[Records from a dataset]
++++++++++++++++++++

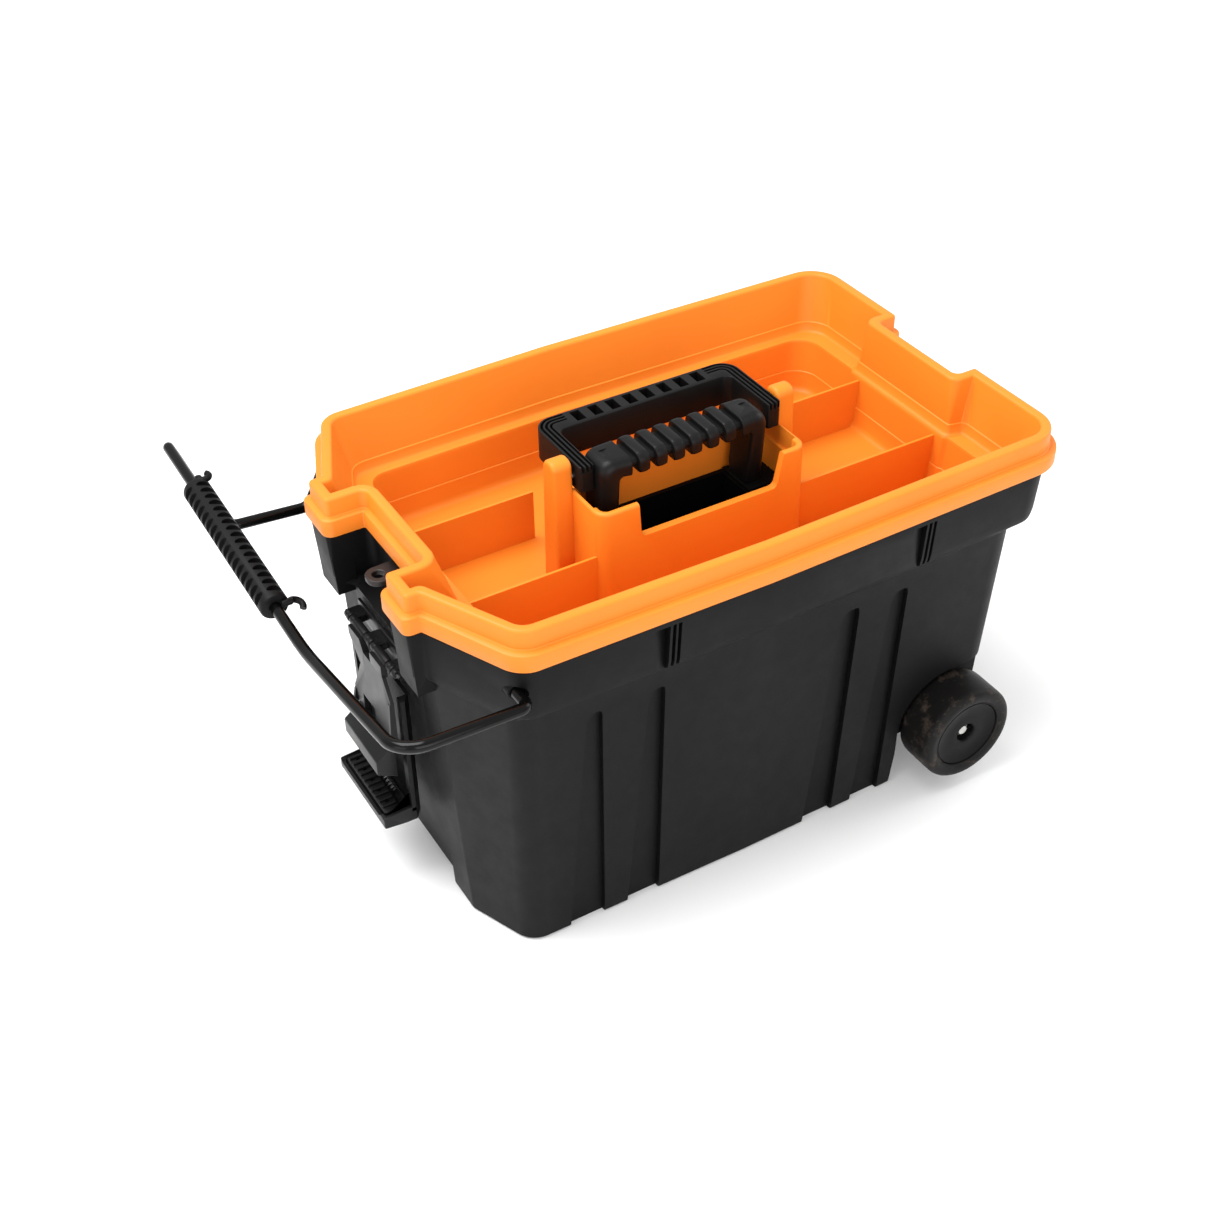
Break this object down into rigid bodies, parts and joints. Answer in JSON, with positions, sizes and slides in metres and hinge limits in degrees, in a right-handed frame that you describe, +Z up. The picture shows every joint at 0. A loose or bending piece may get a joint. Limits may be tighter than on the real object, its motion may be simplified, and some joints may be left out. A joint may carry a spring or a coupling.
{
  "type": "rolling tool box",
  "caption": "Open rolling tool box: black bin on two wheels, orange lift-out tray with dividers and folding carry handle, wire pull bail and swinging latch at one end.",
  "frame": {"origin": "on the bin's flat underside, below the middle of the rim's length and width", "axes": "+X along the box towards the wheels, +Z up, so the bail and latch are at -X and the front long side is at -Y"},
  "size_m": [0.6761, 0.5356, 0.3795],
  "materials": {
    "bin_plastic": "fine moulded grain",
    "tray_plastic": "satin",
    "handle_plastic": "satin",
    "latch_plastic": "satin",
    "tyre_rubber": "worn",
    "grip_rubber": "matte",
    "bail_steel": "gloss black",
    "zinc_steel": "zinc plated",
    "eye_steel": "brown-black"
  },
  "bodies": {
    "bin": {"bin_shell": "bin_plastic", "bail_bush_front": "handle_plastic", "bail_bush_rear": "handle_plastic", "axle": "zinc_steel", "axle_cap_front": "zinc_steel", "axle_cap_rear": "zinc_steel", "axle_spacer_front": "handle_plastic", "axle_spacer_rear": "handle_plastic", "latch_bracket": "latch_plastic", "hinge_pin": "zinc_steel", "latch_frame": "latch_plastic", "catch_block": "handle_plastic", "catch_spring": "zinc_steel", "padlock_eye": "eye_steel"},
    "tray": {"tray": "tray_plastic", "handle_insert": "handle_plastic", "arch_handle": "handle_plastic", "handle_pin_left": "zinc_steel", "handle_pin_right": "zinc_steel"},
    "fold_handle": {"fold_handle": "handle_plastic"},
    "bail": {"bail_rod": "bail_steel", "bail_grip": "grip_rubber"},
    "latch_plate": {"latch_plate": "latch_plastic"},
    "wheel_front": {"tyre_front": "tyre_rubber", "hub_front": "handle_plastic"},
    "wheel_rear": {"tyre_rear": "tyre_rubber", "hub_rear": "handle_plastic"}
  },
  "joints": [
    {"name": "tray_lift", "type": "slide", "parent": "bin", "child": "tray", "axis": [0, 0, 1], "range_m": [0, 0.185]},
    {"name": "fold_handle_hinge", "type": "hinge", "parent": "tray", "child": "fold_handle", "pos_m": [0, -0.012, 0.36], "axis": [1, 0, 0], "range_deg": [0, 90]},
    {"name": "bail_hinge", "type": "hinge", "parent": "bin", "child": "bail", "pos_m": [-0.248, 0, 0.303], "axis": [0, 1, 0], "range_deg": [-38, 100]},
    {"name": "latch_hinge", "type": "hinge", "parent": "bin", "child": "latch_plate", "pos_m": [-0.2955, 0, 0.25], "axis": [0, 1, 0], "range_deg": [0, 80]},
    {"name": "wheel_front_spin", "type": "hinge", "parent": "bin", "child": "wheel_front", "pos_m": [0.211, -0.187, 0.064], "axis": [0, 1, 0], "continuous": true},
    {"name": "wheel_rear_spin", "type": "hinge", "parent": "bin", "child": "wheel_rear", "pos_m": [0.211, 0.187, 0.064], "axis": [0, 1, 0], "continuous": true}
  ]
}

++++++++++++++++++++

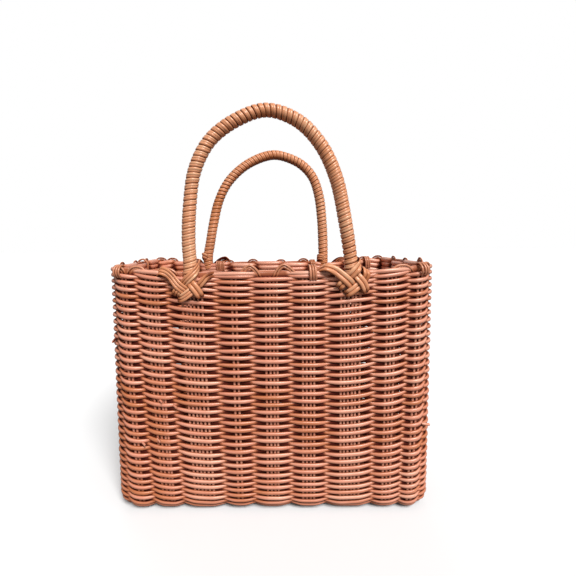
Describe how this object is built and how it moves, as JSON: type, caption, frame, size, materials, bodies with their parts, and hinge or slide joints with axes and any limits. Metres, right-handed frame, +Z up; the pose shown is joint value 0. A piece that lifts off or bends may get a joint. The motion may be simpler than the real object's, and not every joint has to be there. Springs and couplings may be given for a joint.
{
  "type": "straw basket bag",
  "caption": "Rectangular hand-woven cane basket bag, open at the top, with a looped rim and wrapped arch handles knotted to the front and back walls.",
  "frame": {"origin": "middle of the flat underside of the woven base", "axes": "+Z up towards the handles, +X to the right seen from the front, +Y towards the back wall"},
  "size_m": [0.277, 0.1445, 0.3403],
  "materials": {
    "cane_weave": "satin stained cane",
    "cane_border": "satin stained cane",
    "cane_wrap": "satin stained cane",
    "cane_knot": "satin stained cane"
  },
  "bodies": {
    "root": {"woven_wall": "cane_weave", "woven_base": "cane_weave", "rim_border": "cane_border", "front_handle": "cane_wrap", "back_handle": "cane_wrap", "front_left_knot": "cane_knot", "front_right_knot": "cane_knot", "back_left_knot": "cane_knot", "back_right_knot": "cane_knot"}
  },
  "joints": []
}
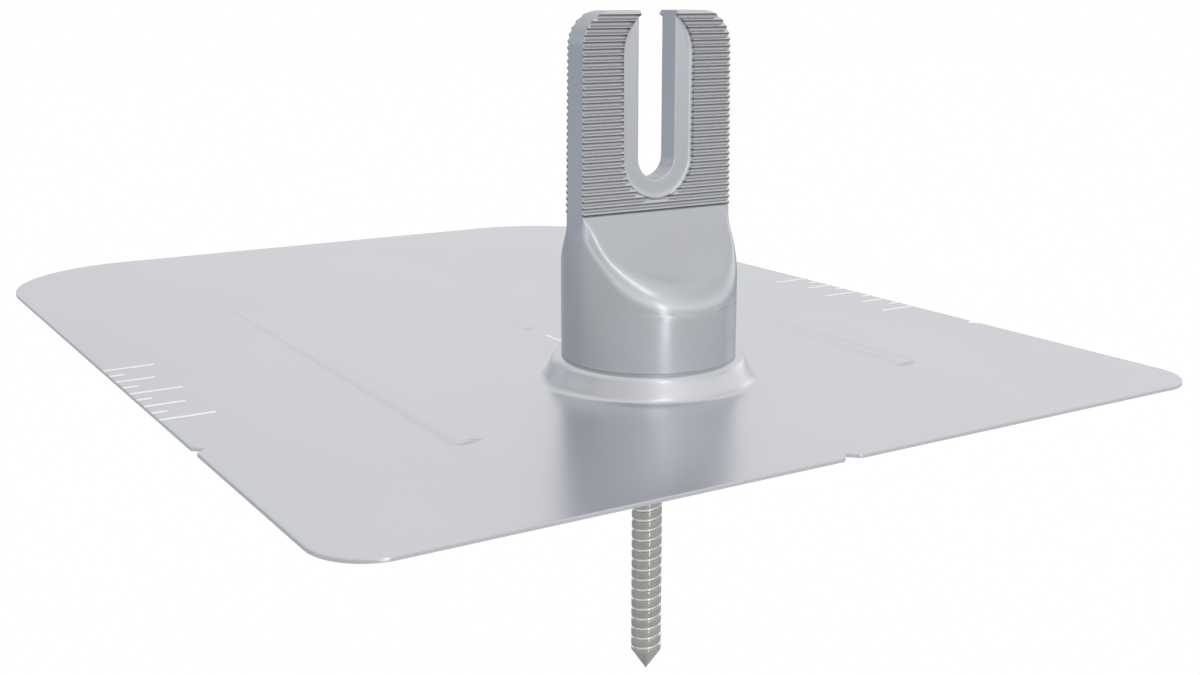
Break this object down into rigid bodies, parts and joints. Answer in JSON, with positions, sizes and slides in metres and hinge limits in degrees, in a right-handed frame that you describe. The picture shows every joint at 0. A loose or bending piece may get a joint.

++++++++++++++++++++

The request: What is the number of lines in the data holding the word "caption"? Reply with that number only.

Task solution: 3